De plus, la sobriété d’une entreprise s’interroge aussi à l’aune de la répartition des richesses produites. Une entreprise sobre, c’est aussi une entreprise qui partage la création de valeur avec ses salariés. En ce sens, l’encadrement des écarts de rémunérations entre salariés et dirigeants, les mécanismes de participation des salariés à l’actionnariat et d’intéressement aux résultats de l’entreprise sont de formidables modèles pour remettre du sens dans la distribution des richesses !

Mais si le rôle des entreprises de l’Économie sociale et solidaire est absolument fondamental, celui des pouvoirs publics ne l’est pas moins. Pour que la réussite des entreprises soit sobre, il est important que la fiscalité soit modulée selon le degré d’engagement des entreprises et que l’investissement public soit fléché vers les entreprises à impact. Au regard de l’urgence, c’est aussi à l’État de mettre en place les bons mécanismes pour inciter les entreprises et leurs dirigeants au changement et ainsi rendre la sobriété attractive. A l’inverse, il faut du courage politique pour condamner et faire évoluer les pratiques des entreprises dont l’impact carbone est absolument désastreux pour notre planète. Enfin, le monde de la finance, lui aussi, doit devenir un allié de cette transition vers une économie plus sobre, en orientant massivement ses investissements vers des entreprises à impact. La notion même de valorisation d’une entreprise doit être réinterrogée. Encore aujourd’hui, quand une entreprise à impact lève des fonds, les critères de valorisation retenus ne sont pas ses externalités positives ou ses indicateurs d’impact, mais bel et bien les critères de chiffres d’affaires et EBE projetés. C’est un changement de paradigme total qui doit s’opérer si l’on souhaite évoluer vers une économie plus sobre.

Jean-Thierry Winstel – Fondateur de Bioviva

Personnellement, je pense que oui et je dirais même que c’est une obligation.
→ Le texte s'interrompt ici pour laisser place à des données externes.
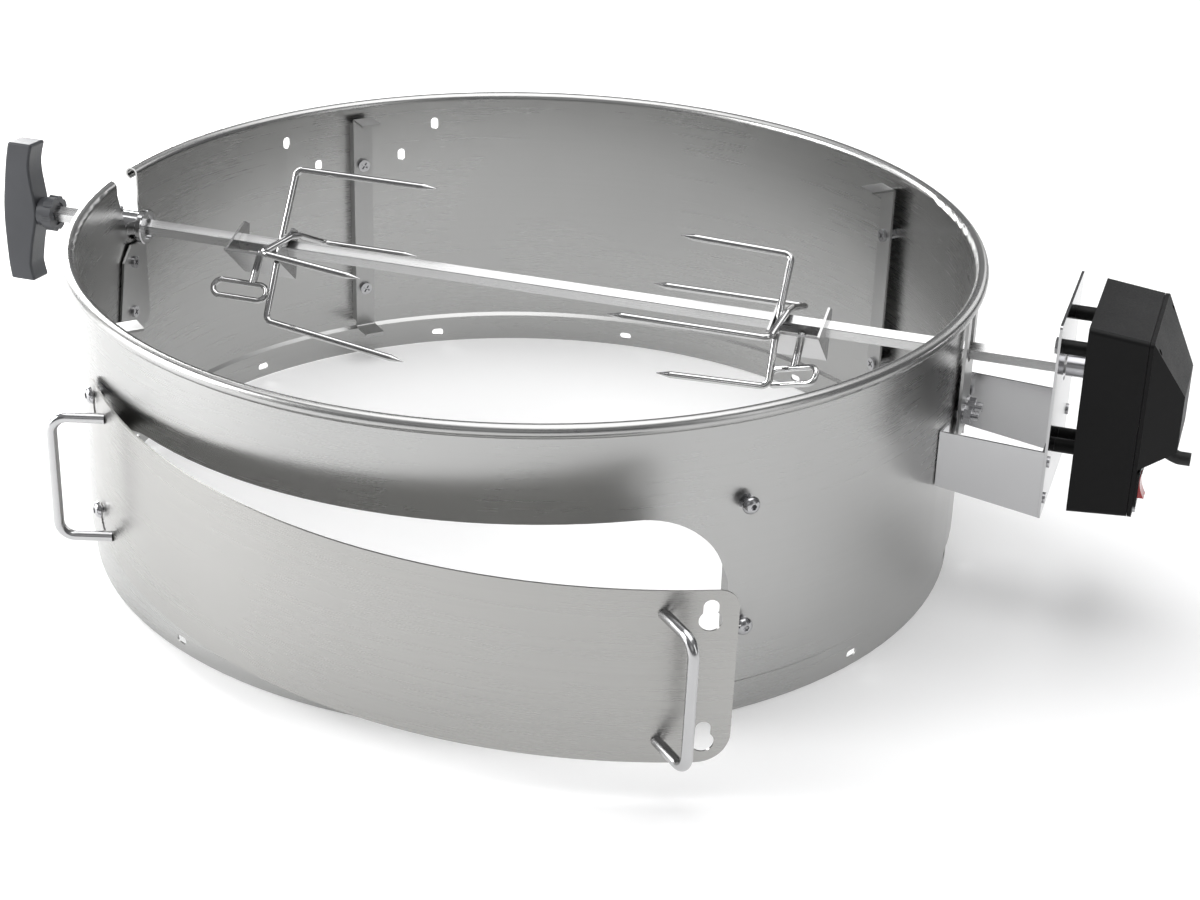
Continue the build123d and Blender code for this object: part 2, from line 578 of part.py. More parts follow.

Selon moi, le terme « sobriété » est particulièrement rude. En même temps, ce qui est certain, c’est que nous devons réussir à faire plus, mais avec moins. Il faut donc être efficient. Par ailleurs, dans un monde fini, on ne peut pas observer une croissance infinie, cela ne fonctionnera jamais. Donc, l’entreprise doit provoquer sa révolution interne, en créant de la richesse globale et non plus seulement financière, en favorisant à la fois le progrès social, la préservation de l’environnement et la performance économique.
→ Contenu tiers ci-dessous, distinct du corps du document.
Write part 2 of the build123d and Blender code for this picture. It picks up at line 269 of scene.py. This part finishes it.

Pour qu’une entreprise tende vers la sobriété, elle doit prendre des risques. Dans le mot sobriété, on entend faire des économies sur les matières premières, mais aussi faire des choix stratégiques, orienté vers une croissance responsable, en décidant par exemple d’arrêter certains produits très impactant, voire en réduisant progressivement son chiffre d’affaires toxique, auprès d’entreprises avec lesquelles on ne partage pas les valeurs. Certaines activités n’ont plus lieu d’être. Il faut donc refuser d’y prendre part et ce, malgré les sollicitations et le fait que la concurrence fasse parfois fi de ces impacts négatifs.
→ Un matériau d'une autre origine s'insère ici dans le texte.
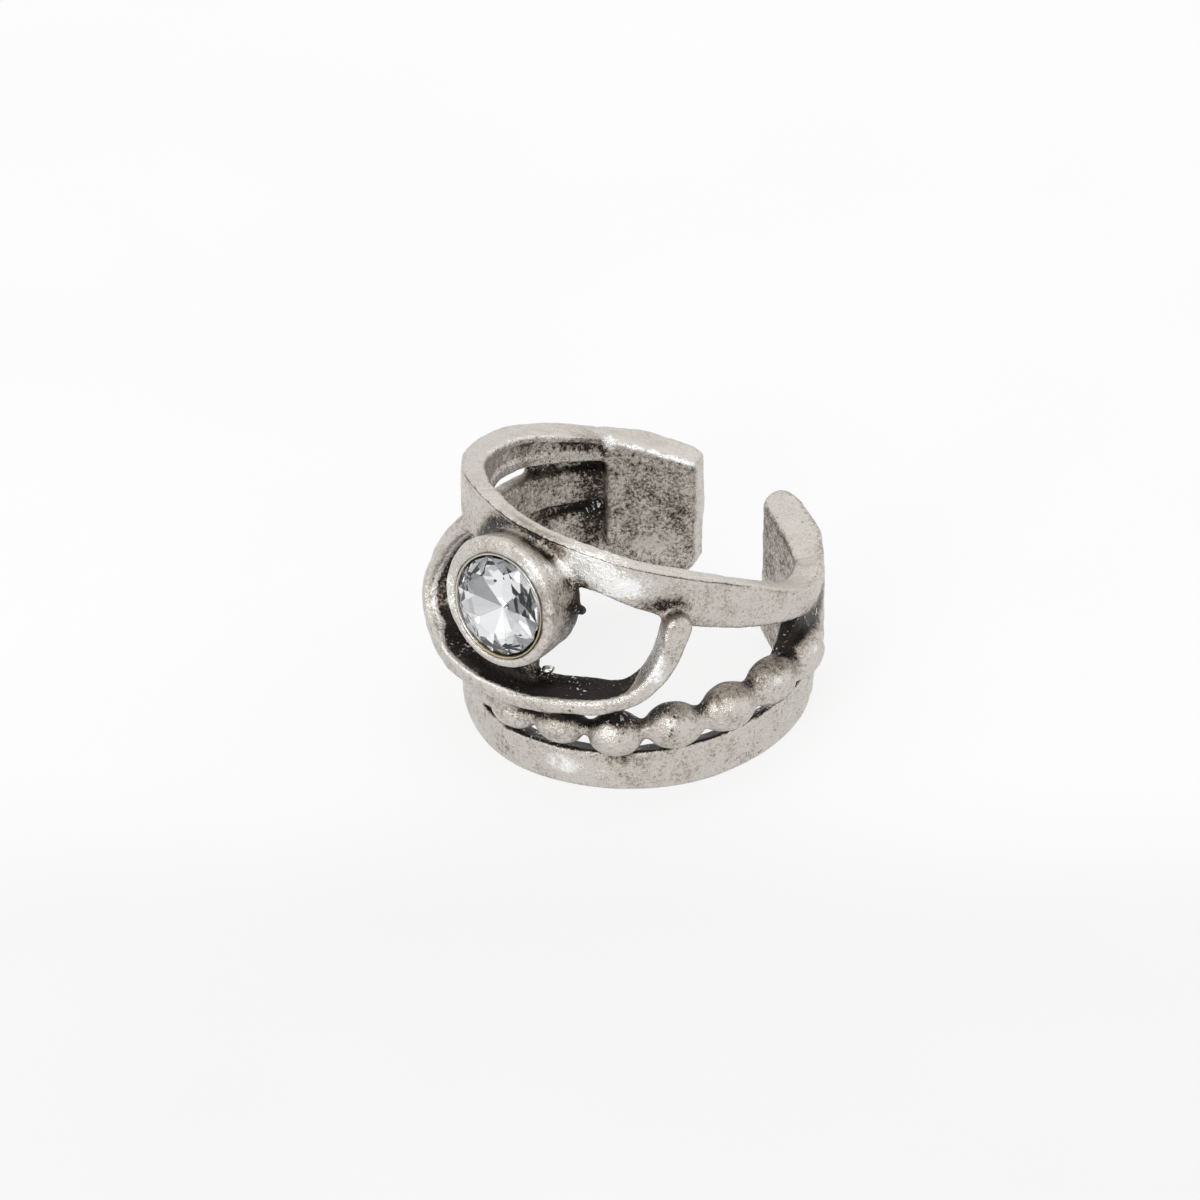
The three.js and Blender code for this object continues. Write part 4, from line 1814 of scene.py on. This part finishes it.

La sobriété signifie également qu’une vraie culture d’entreprise doit être élaborée. La question d’un partage équitable mais raisonné de la valeur, au sein de cette même société, se pose alors. Cette problématique autour de la valeur est complexe puisque chaque collaborateur aura une perception différente sur la valeur, le salariat, l’entreprise ou bien encore sur l’entrepreneuriat. Nous n’avons plus le choix et devons tendre vers la sobriété et donc, vers d’autres modèles économiques, afin de proposer un avenir désirable aux générations futures.